_Stored data_.
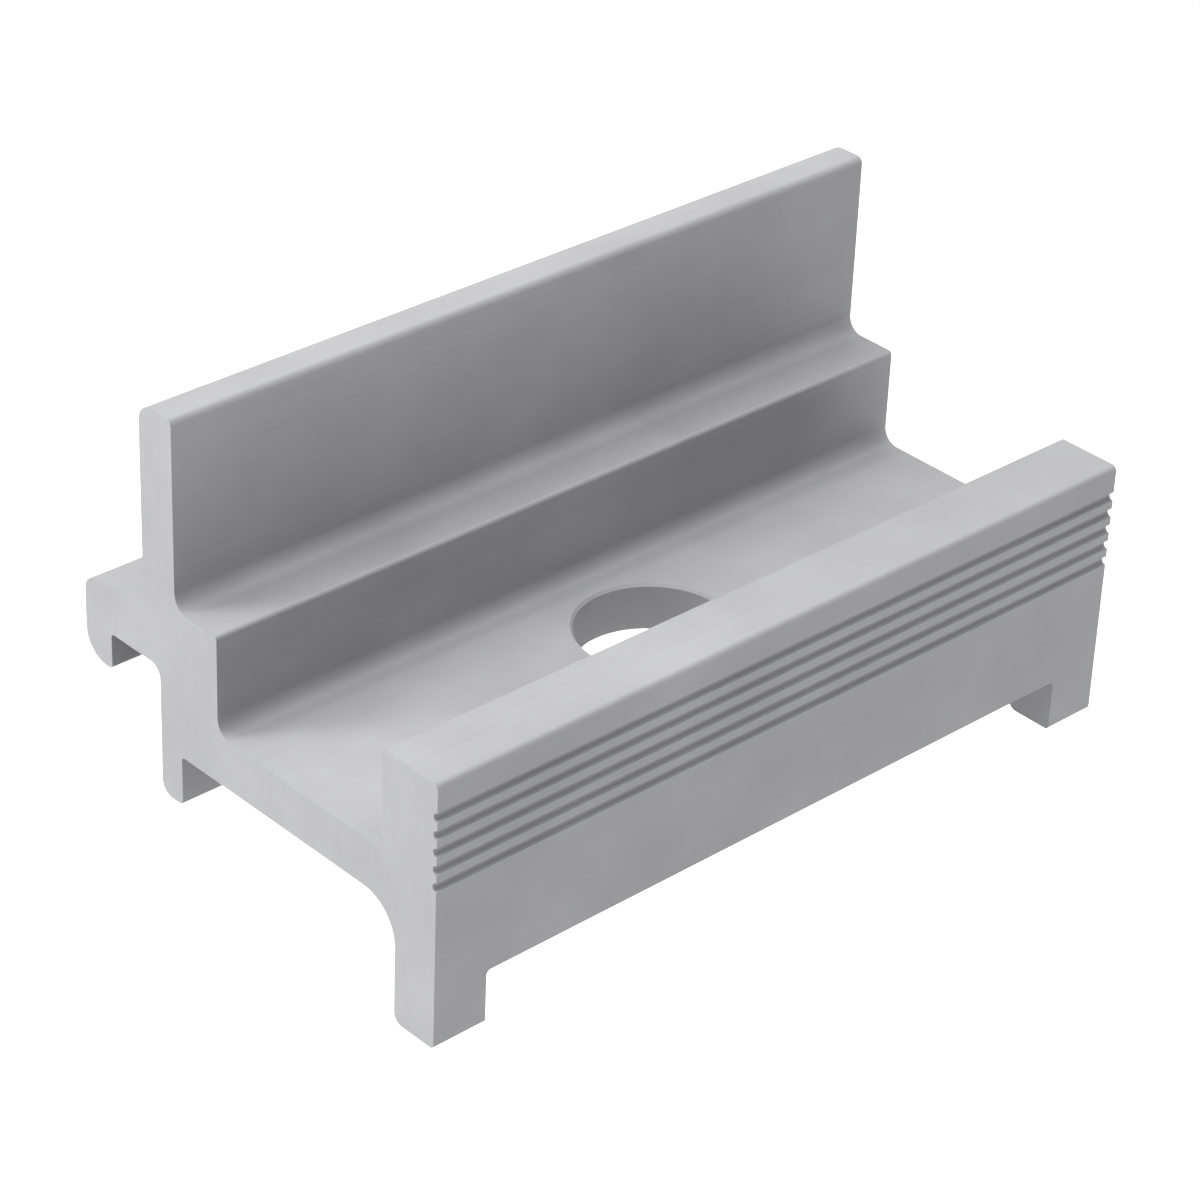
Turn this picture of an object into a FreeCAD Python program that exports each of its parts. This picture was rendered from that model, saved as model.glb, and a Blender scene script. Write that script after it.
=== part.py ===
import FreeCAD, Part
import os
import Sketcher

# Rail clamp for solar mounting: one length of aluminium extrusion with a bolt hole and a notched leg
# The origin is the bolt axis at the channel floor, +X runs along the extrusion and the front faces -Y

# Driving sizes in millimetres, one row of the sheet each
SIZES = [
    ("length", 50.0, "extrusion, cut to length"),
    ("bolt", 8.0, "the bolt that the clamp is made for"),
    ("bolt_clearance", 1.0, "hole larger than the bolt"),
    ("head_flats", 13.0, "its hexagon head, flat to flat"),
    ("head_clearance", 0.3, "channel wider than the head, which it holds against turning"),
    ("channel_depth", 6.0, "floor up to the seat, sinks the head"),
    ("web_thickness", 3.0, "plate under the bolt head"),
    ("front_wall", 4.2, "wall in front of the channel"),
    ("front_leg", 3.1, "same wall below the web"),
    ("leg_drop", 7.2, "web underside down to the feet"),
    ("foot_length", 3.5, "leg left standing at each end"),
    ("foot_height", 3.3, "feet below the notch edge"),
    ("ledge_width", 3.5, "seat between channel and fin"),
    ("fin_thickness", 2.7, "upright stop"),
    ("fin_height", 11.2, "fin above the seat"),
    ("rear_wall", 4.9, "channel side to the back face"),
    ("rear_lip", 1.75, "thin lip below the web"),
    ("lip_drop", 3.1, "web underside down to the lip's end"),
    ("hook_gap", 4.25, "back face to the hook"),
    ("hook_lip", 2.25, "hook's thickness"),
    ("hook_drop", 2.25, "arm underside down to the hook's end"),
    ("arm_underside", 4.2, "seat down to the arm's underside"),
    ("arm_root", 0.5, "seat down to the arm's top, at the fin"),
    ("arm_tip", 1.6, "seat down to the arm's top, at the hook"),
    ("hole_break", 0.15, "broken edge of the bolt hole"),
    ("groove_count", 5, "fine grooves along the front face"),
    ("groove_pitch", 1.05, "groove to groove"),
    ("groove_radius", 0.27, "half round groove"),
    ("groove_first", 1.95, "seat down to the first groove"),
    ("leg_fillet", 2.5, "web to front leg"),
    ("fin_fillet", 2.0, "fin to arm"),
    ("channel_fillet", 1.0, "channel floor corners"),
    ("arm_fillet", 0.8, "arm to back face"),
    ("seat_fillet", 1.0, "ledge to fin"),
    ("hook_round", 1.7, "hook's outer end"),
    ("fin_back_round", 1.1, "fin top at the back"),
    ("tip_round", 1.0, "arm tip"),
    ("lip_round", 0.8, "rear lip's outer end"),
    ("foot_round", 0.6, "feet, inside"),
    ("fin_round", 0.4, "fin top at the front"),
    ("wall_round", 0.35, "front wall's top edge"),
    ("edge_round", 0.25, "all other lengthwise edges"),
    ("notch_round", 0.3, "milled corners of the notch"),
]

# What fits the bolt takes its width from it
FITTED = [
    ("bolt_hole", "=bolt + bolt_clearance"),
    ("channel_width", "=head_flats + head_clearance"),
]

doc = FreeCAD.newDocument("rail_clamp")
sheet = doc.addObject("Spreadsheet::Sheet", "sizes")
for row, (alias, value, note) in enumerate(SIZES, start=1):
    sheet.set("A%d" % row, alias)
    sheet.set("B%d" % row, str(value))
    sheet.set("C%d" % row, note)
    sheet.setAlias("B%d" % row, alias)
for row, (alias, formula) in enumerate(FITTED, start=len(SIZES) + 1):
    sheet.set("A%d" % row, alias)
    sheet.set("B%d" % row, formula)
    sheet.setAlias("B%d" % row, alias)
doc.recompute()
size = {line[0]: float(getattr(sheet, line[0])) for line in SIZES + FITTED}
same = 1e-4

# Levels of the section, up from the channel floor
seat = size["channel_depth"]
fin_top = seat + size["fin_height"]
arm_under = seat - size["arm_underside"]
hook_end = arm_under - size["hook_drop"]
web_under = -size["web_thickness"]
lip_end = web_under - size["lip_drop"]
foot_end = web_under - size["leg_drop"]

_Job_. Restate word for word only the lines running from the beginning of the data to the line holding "# The origin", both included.

_Reply to the exercise_.
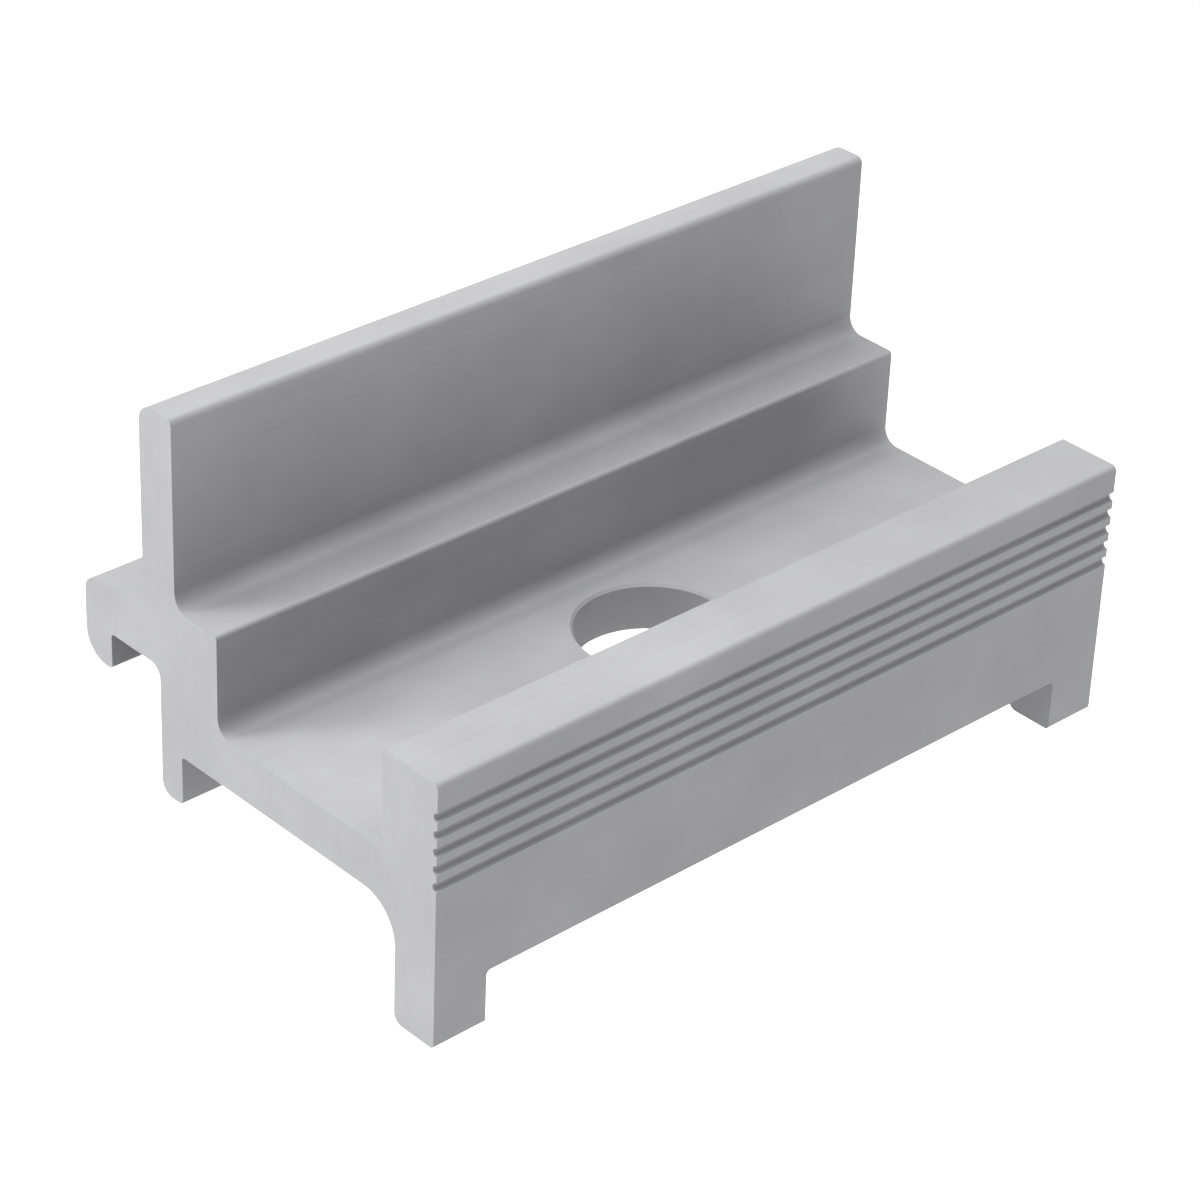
Turn this picture of an object into a FreeCAD Python program that exports each of its parts. This picture was rendered from that model, saved as model.glb, and a Blender scene script. Write that script after it.
=== part.py ===
import FreeCAD, Part
import os
import Sketcher

# Rail clamp for solar mounting: one length of aluminium extrusion with a bolt hole and a notched leg
# The origin is the bolt axis at the channel floor, +X runs along the extrusion and the front faces -Y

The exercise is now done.